The District of Columbia Court of Appeals judge is considered the insider’s choice–widely known and liked in Washington legal circles, able to draw support from both Democrats and Republicans. Former Bush Justice Department official Ed Whelan called Garland “the best that conservatives could reasonably hope for from a Democratic President.”
That won’t excite progressives, but they might appreciate the role he played on the D.C. Appeals Court in repeatedly smacking down environmental shenanigans from the Bush administration EPA. In 2004, he wrote the court’s opinion [PDF] that found the Bush EPA had deliberately dragged its feet on smog standards, ruling in favor of Earthjustice and the Sierra Club.
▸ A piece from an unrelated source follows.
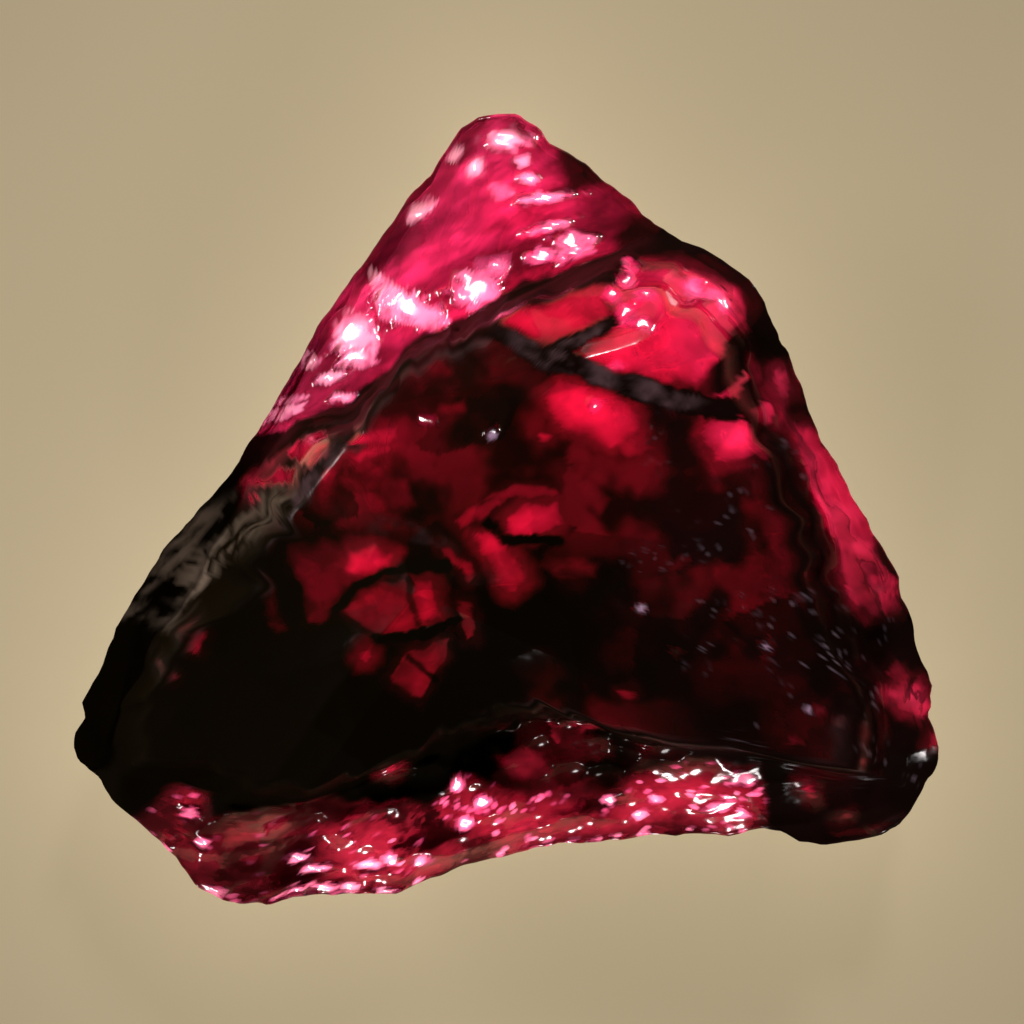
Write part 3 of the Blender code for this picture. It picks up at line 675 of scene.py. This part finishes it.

Courtesy Linda Rux via Wikimedia Commons
Wood sits on the Seventh Circuit Court of Appeals in Chicago, where she’s considered a liberal counterweight to conservative heavyweight Richard A. Posner. Her signature environmental mark was defending the scope of the Clean Water Act in Solid Waste Agency of Northern Cook County (SWANCC) v. U.S. Army Corps of Engineers. The case questioned whether seasonal and non-navigable waterways should be considered protected, a dilemma stemming from ambiguous language in the Act. Wood’s majority opinion held that regulations should apply to such waterways. The Supreme Court reversed that decision, however, limiting the reach of clean-water regulation. It’s an issue the court could well examine again.
Wood’s position on that case might give encouragement to fans of clean water, air, and soil because it rests on a broad interpretation of the Interstate Commerce Clause of the Constitution, the foundation of much federal environmental regulation. Given Chief Justice John Roberts’ ambiguous position on the commerce clause, Wood’s support could be an asset.